Als die Angelegenheit in die entscheidende Phase kam, saßen wir zu sechst in der Jugendgeschäftsstelle; Christoph Daum, Manfred Rehm, sein Co-Trainer bei der A-Jugend, Roland Koch, Jürgen Jores, Richard Nestvogel und ich. Zum damaligen Zeitpunkt war Rinus Michels Trainer und Michael Meier Geschäftsführer, und wir wussten, dass wir diese Zusage nie bekommen würden. Wir haben Argumente ausgetauscht, irgendwann habe ich dann gesagt: „Wenn wir das nicht machen mit der Zusage, ist er bei Bayer.“
„Wenn wir das nicht machen mit der Zusage, ist Bodo bei Bayer.“
Also haben wir unseren FC-Briefbogen genommen, haben die von Illgner geforderten Punkte darauf aufgeführt und das Ganze eingeleitet mit dem Satz: „Im Zusammenhang mit einem Wechsel von Bodo Illgner zum 1. FC Köln, sagt der 1. FC Köln dem Spieler folgendes zu:…“ Am Ende des Schreibens stand dann mit Schreibmaschine geschrieben „1.FC Köln“, und dann haben wir uns alle angeguckt, denn einer musste jetzt noch unterschreiben – und das war ich. Ich habe dann ebenso schwungvoll wie unleserlich unterschrieben, und Richard Nestvogel hat anschließend das Schreiben Bodo Illgner gegeben. Bodo hat dann noch gefragt, wer denn da unterschrieben habe, worauf Nestvogel ihm geantwortet hat, das wäre so von der Geschäftsstelle zurückgekommen, das müsse wohl jemand von dort gewesen sein. Bodo war zufrieden und hat ab der Saison 1983/84 bis zu seinem Wechsel zu Real 1996 für den 1. FC Köln gespielt. Bodo und ich haben dann später über unsere Aktion damals herzlich gelacht, er hat dieses Schriftstück wahrscheinlich heute noch und weiß auch, wer unterschrieben hat. Diese Verpflichtung zeigt aber auch, dass es ab und an Spieler gab, die sich durch ihr großes Talent quasi aufdrängten.

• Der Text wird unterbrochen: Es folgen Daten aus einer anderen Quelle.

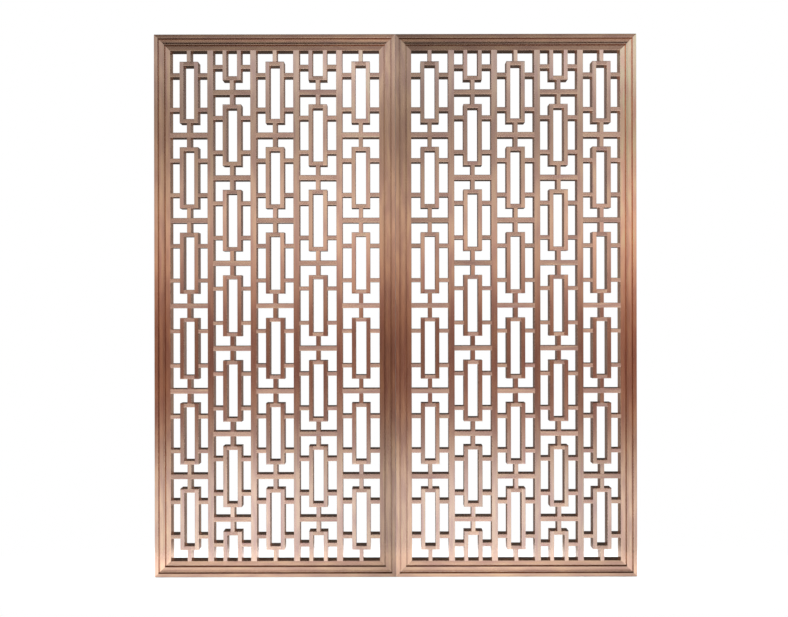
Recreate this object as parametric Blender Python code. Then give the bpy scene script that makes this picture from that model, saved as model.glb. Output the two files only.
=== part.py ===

Wie Sie schon andeuteten, war das aber sicherlich die Ausnahme. In vielen anderen Fällen war es gewiss zu einem großen Teil den Fähigkeiten eines Scouts geschuldet, ob ein Talent entdeckt und für den Verein verpflichtet werden konnte. Was macht einen solchen guten Scout aus?
Er muss eine gute Beobachtungsgabe und ein sicheres Einschätzungsvermögen haben. Ich glaube, dass ich einen guten Blick für Talente hatte. Ich habe sehr schnell sehr gut erkannt, wenn einer etwas konnte. Ich konnte individuelle Situationen gut einschätzen und habe einen Spieler, wenn er eine herausragende Aktion hatte, etwas genauer angeguckt, um abschätzen zu können, ob das Gesamtpaket passte. Es war es aber auch damals schon für einen Scout wichtig, ein gutes Netzwerk zu besitzen, durch das man den ein oder anderen Tipp bekommen konnte und so immer auf dem Laufenden blieb. Persönliche Kontakte waren generell hilfreich, so auch im Fall des Transfers von Olaf Janßen zum 1. FC Köln.
Wie lief dieser Wechsel genau ab?
Ich kannte die Familie Janßen aus meiner Zeit in Wuppertal, besonders Olafs Vater war mir gut bekannt. Für Bayer Uerdingen war er auf vielen Fußballplätzen unterwegs und hat auch für den Verein ein bisschen gescoutet, und da sind wir uns häufig über den Weg gelaufen, so dass ein recht guter Kontakt entstanden war. Als Olaf damals Jugendnationalspieler wurde und er in den Fokus mehrerer Vereine geriet, habe ich seinen Vater angesprochen und ihm das Interesse des FC signalisiert.
Wir haben dann ein Gespräch mit Olaf, seinem Vater, Christoph Daum und mir vereinbart. Dort wurde deutlich, dass Olaf die Meinung seines Vaters sehr wertschätzte, wir haben Vater und Sohn wohl überzeugen können, und alles weitere ist Geschichte.